Cela n'aura plus de sens si les élections locales ont lieu en mai 2024, c'est-à-dire avant la révision constitutionnelle annoncée. Pire, les élections locales de mai pourraient conforter les partis indépendantistes – l'horreur pour le Gouvernement ! Qu'à cela ne tienne, à la fois juge et partie, il soumet un projet de loi organique pour modifier le calendrier électoral.

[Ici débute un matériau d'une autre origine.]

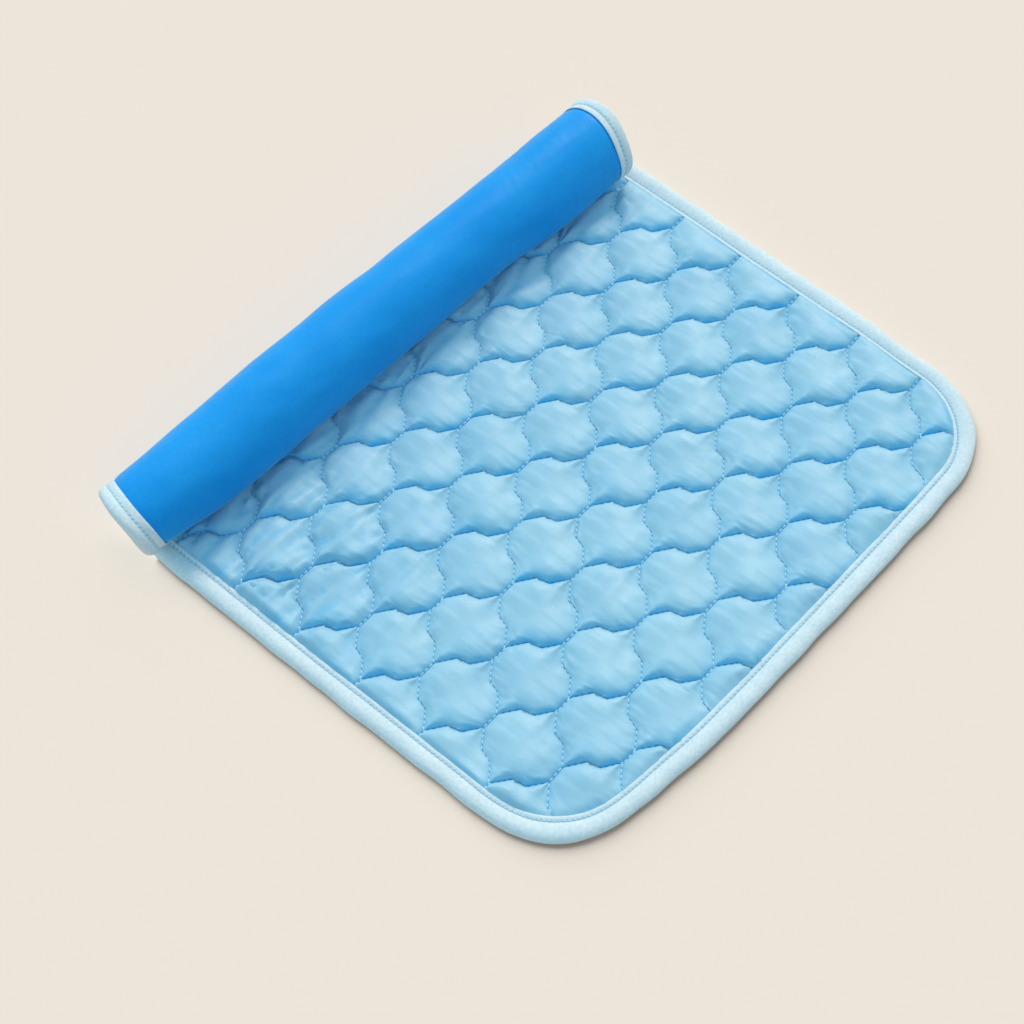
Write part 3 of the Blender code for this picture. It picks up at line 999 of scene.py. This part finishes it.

Ce gouvernement n'accepte pas les règles posées par les accords ; il ne veut pas atteindre le consensus, ni laisser place au dialogue : il préfère passer en force. De quoi a-t-il peur ? Soit les Calédoniens ne souhaitent pas poursuivre la marche vers l'autodétermination et ils voteront en ce sens aux élections provinciales de mai sans qu'il soit besoin de modifier le calendrier électoral. Cela ferait tomber les accusations de partialité du Gouvernement dans l'organisation du dernier référendum. Soit la volonté calédonienne de souveraineté est de plus en plus affirmée, et vous essayez de la casser par tous les moyens.

Avec ce projet de loi organique, le Gouvernement démontre sa préférence pour la seconde option. Mais quel en sera le résultat sur le long terme ? Le processus en Nouvelle-Calédonie est inexorable. Il pourrait se poursuivre dans le respect, le dialogue et selon les modalités qui peuvent encore être négociées, ou bien s'engager dans la voie d'une impasse politique et d'une grande instabilité sociale et politique.

Par respect pour le peuple calédonien, que nous croyons capable de choisir son avenir, par respect des accords et de l'esprit qui a présidé à leur écriture, et parce que nous croyons que le consensus reste possible par le dialogue, le groupe GDR votera contre le projet de loi organique.